■ To do
List all lines of the data that include the string "with".

----------

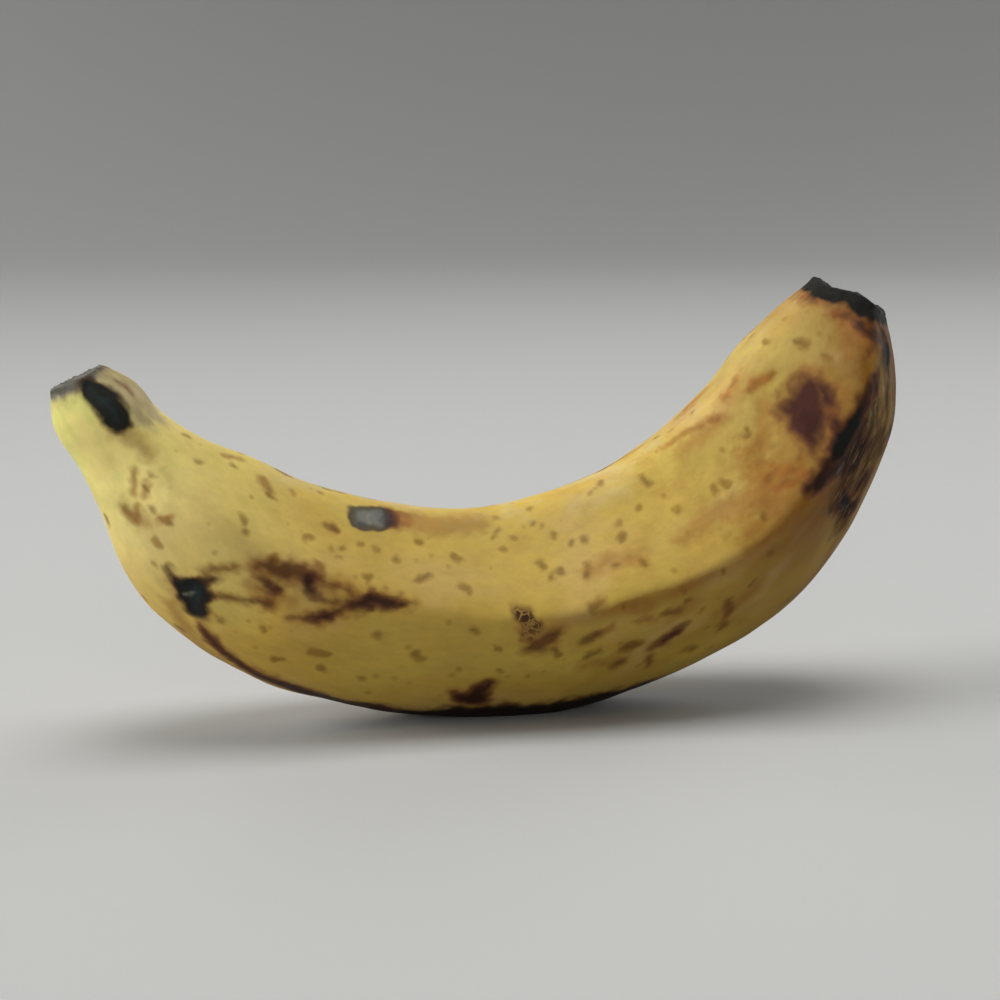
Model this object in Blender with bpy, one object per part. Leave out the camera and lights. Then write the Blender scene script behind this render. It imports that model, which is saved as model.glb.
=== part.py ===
# A banana, standing on the ridge of its outer curve with the stem and the tip both pointing up.
# One grown piece: the peel's five sided body, the stub of its stem with a dry cut face, and the
# dried flower scar at the tip. The middle line runs along +X from the stem to the tip and bends
# upwards in the XZ plane. The origin is on the ground, under the middle of the fruit's box.

import bpy
import math
import numpy as np

# The middle line: its length, and its slope in degrees at equal steps from the stem to the tip
LENGTH = 0.185
SLOPE_DEG = (-57, -52, -36, -16, -6, 12, 24, 46, 64, 72)
LEAN_DEG = 3.5

# The girth: how far the sides stand from the middle line, at shares of the length
GIRTH = (
    (0.0, 0.0049), (0.025, 0.0073), (0.06, 0.0078), (0.11, 0.0103), (0.17, 0.0145),
    (0.25, 0.0165), (0.35, 0.0174), (0.45, 0.0177), (0.55, 0.0188), (0.65, 0.0189),
    (0.75, 0.0191), (0.85, 0.0172), (0.92, 0.0149), (0.97, 0.0106), (1.0, 0.0071),
)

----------

■ Solution for this exercise
Model this object in Blender with bpy, one object per part. Leave out the camera and lights. Then write the Blender scene script behind this render. It imports that model, which is saved as model.glb.
# A banana, standing on the ridge of its outer curve with the stem and the tip both pointing up.
# One grown piece: the peel's five sided body, the stub of its stem with a dry cut face, and the